▸ RECORDED INFORMATION:
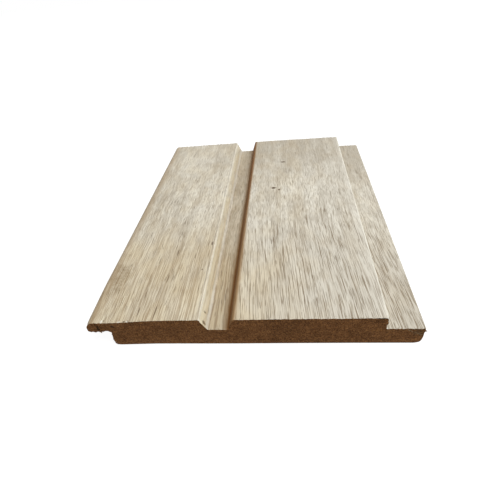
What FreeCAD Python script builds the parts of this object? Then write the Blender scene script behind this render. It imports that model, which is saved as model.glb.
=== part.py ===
"""A short length of double shiplap cladding board, moulded from one piece of timber.

Each long edge has a lap. The upper lap hangs over the next board, and the lower
lap goes under the one before it. A channel down the middle repeats the gap that
shows at a lapped joint, so one board looks like two narrow ones.

Frame: X across the board, Y along it, Z out of the wall. The origin is under the
middle of the board, on its flat back. All sizes are in millimetres.
"""
import FreeCAD, Part
import math
import os

# The stock
LENGTH = 170.0
WIDTH = 145.0
THICKNESS = 18.0

# The upper lap, on the left, and the rebate under it
UPPER_LAP_REACH = 10.8
UPPER_LAP_THICKNESS = 6.9
UPPER_LAP_TIP_ROUND = 1.2
REBATE_ROOT_ROUND = 0.4
REBATE_WALL_LEAN = 1.4
REBATE_FOOT_HEIGHT = 4.8
REBATE_KNEE_ROUND = 6.0
BACK_CORNER_ROUND = 2.2

# The nose, which is the weathered edge of the upper lap
NOSE_FLAT = 0.1
NOSE_RUN = 3.8

# The lower lap, on the right, under the next board's upper lap
LOWER_LAP_REACH = 15.8
LAP_CLEARANCE = 0.5
LOWER_LAP_TOP_ROUND = 0.5
LOWER_LAP_BACK_ROUND = 3.2
SHOULDER_ROOT_ROUND = 0.5
SHOULDER_ARRIS_ROUND = 0.5

# The channel
CHANNEL_START = 51.8
CHANNEL_DEPTH = 7.0
CHANNEL_FLOOR = 8.8
CHANNEL_LEFT_RUN = 2.9
CHANNEL_RIGHT_RUN = 2.7
CHANNEL_LEFT_ARRIS_ROUND = 0.4
CHANNEL_RIGHT_ARRIS_ROUND = 1.2
CHANNEL_ROOT_ROUND = 0.5

# Places that follow from the sizes above
LEFT = -WIDTH / 2
RIGHT = WIDTH / 2
UPPER_LAP_UNDERSIDE = THICKNESS - UPPER_LAP_THICKNESS
LOWER_LAP_TOP = UPPER_LAP_UNDERSIDE - LAP_CLEARANCE
NOSE_SPRING = UPPER_LAP_UNDERSIDE + UPPER_LAP_TIP_ROUND + NOSE_FLAT
NOSE_RISE = THICKNESS - NOSE_SPRING
NOSE_RADIUS = (NOSE_RISE ** 2 + NOSE_RUN ** 2) / (2 * NOSE_RUN)
REBATE_ROOT = LEFT + UPPER_LAP_REACH
REBATE_FOOT = REBATE_ROOT - REBATE_WALL_LEAN
SHOULDER = RIGHT - LOWER_LAP_REACH


def at(x, z):
    """A point of the section, which is drawn at the near end of the board."""
    return FreeCAD.Vector(x, -LENGTH / 2, z)


def corner(x, z, round_radius=0.0):
    """A corner of the section and the radius that rounds it."""
    return at(x, z), round_radius


def back_and_rebate():
    """From the lower lap's back corner, along the back, to the upper lap's tip.

    The rebate's wall stands upright at its foot, then leans away from the tip.
    """
    return [
        corner(RIGHT, 0, LOWER_LAP_BACK_ROUND),
        corner(REBATE_FOOT, 0, BACK_CORNER_ROUND),
        corner(REBATE_FOOT, REBATE_FOOT_HEIGHT, REBATE_KNEE_ROUND),
        corner(REBATE_ROOT, UPPER_LAP_UNDERSIDE, REBATE_ROOT_ROUND),
        corner(LEFT, UPPER_LAP_UNDERSIDE, UPPER_LAP_TIP_ROUND),
    ]


def channel():
    """The channel between the two faces, with a raked wall on each side."""
    floor = THICKNESS - CHANNEL_DEPTH
    left_top = LEFT + CHANNEL_START
    left_foot = left_top + CHANNEL_LEFT_RUN
    right_foot = left_foot + CHANNEL_FLOOR
    right_top = right_foot + CHANNEL_RIGHT_RUN
    return [
        corner(left_top, THICKNESS, CHANNEL_LEFT_ARRIS_ROUND),
        corner(left_foot, floor, CHANNEL_ROOT_ROUND),
        corner(right_foot, floor, CHANNEL_ROOT_ROUND),
        corner(right_top, THICKNESS, CHANNEL_RIGHT_ARRIS_ROUND),
    ]


def shoulder_and_lower_lap():
    """The shoulder that ends the face, and the lap that goes under the next board."""
    return [
        corner(SHOULDER, THICKNESS, SHOULDER_ARRIS_ROUND),
        corner(SHOULDER, LOWER_LAP_TOP, SHOULDER_ROOT_ROUND),
        corner(RIGHT, LOWER_LAP_TOP, LOWER_LAP_TOP_ROUND),
    ]


def rounding(before, here, after, radius):
    """The arc that rounds one corner: its start, middle and end, or None if it is sharp."""
    if radius <= 0:
        return None
    back = (before - here).normalize()
    onward = (after - here).normalize()
    half_angle = back.getAngle(onward) / 2
    tangent = radius / math.tan(half_angle)
    centre = here + (back + onward).normalize() * (radius / math.sin(half_angle))
    middle = centre + (here - centre).normalize() * radius
    return here + back * tangent, middle, here + onward * tangent


def nose_arc():
    """The nose: upright where it springs from the tip, leaning back as it meets the face."""
    centre = at(LEFT + NOSE_RADIUS, NOSE_SPRING)
    half_sweep = math.asin(NOSE_RISE / NOSE_RADIUS) / 2
    reach = NOSE_RADIUS * math.cos(half_sweep)
    lift = NOSE_RADIUS * math.sin(half_sweep)
    middle = centre + FreeCAD.Vector(-reach, 0, lift)
    return Part.Arc(at(LEFT, NOSE_SPRING), middle, at(LEFT + NOSE_RUN, THICKNESS)).toShape()


def section():
    """The whole section as one closed face, clockwise from where the nose springs."""
    start = at(LEFT + NOSE_RUN, THICKNESS)
    end = at(LEFT, NOSE_SPRING)
    corners = channel() + shoulder_and_lower_lap() + back_and_rebate()
    points = [start] + [point for point, radius in corners] + [end]
    edges = [nose_arc()]
    reached = start
    for number, (point, radius) in enumerate(corners, start=1):
        arc = rounding(points[number - 1], point, points[number + 1], radius)
        if arc is None:
            edges.append(Part.LineSegment(reached, point).toShape())
            reached = point
        else:
            arc_start, middle, arc_end = arc
            edges.append(Part.LineSegment(reached, arc_start).toShape())
            edges.append(Part.Arc(arc_start, middle, arc_end).toShape())
            reached = arc_end
    edges.append(Part.LineSegment(reached, end).toShape())
    return Part.Face(Part.Wire(edges))


def cladding_board():
    """The board: its section, moulded the whole length and sawn square at both ends."""
    return section().extrude(FreeCAD.Vector(0, LENGTH, 0))


os.makedirs("parts", exist_ok=True)
board = cladding_board()
board.exportStep("parts/cladding_board.step")

box = board.BoundBox
print(f"cladding_board: {box.XLength:.2f} x {box.YLength:.2f} x {box.ZLength:.2f} mm")
print(f"volume {board.Volume / 1000:.1f} cm3, valid {board.isValid()}, solids {len(board.Solids)}")
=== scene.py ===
# %% [markdown]
# A short length of shiplap cladding, seen from above its near sawn end.
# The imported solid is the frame: it gives the board's box and its axes. X runs
# across the board, Y along it and along the grain, and Z out of its face.
# The solid is straight, smooth and clean at both saw cuts. Real moulded timber has a
# slight cup, torn cuts and worn edges, so one new mesh of the same section stands
# for it.

# %% Load the frame
import math

import bmesh
import bpy
from mathutils import Matrix, Vector

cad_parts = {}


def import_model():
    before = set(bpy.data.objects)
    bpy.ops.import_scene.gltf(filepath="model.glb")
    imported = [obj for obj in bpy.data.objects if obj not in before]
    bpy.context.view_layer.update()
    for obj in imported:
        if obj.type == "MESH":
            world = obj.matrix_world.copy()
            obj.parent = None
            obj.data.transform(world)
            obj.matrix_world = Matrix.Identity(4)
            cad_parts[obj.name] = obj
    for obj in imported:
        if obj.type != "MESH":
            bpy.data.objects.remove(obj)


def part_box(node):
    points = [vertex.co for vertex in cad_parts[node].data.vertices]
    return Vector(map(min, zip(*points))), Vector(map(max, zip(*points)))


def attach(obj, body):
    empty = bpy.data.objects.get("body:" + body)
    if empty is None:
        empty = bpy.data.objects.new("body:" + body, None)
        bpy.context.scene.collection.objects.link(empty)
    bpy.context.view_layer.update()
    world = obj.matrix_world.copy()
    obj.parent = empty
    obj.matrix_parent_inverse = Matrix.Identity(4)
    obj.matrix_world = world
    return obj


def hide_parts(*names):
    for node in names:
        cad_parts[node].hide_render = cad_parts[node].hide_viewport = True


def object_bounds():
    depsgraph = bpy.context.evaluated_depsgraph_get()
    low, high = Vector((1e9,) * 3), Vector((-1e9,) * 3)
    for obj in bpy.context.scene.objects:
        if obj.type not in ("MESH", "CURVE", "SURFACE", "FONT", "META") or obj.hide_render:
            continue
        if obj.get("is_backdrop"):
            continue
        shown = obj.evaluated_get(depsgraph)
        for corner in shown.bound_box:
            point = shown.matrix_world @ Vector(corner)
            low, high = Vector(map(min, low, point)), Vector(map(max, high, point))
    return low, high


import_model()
cad_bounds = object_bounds()

NODE = "cladding_board"
BODY = "root"
MM, CM = 0.001, 0.01
low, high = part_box(NODE)
LEFT, RIGHT = low.x, high.x
NEAR, FAR = low.y, high.y
TOP = high.z
print(f"frame: {(RIGHT - LEFT) / MM:.1f} wide, {(FAR - NEAR) / MM:.1f} long, {TOP / MM:.1f} mm thick")

# %% [markdown]
# The camera comes first, because it decides how fine the mesh has to be. The
# photograph looks down the board from close by, so the far end is much narrower
# than the near one. The camera's place, its three turns and its lens are those at
# which the board's corners land where the photograph has them. The lens's centre
# isn't quite the middle of the picture, so the lens is shifted a little.

# %% The camera
CAMERA_PLACE = Vector((18.67, -163.26, 127.15)) * MM
LOOK_DOWN = math.radians(43.21)
LOOK_ASIDE = math.radians(7.44)
LEAN = math.radians(-6.92)
PICTURE = 500.0
FOCAL = 324.67
LENS_CENTRE_X, LENS_CENTRE_Y = 260.10, 257.94
SENSOR = 36.0
NEAREST_SEEN = 10 * MM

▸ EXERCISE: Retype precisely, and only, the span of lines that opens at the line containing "obj.matrix_world = Matrix.Identity(4)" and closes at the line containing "for node in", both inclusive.

▸ SOLVED PROBLEM:
            obj.matrix_world = Matrix.Identity(4)
            cad_parts[obj.name] = obj
    for obj in imported:
        if obj.type != "MESH":
            bpy.data.objects.remove(obj)


def part_box(node):
    points = [vertex.co for vertex in cad_parts[node].data.vertices]
    return Vector(map(min, zip(*points))), Vector(map(max, zip(*points)))


def attach(obj, body):
    empty = bpy.data.objects.get("body:" + body)
    if empty is None:
        empty = bpy.data.objects.new("body:" + body, None)
        bpy.context.scene.collection.objects.link(empty)
    bpy.context.view_layer.update()
    world = obj.matrix_world.copy()
    obj.parent = empty
    obj.matrix_parent_inverse = Matrix.Identity(4)
    obj.matrix_world = world
    return obj


def hide_parts(*names):
    for node in names:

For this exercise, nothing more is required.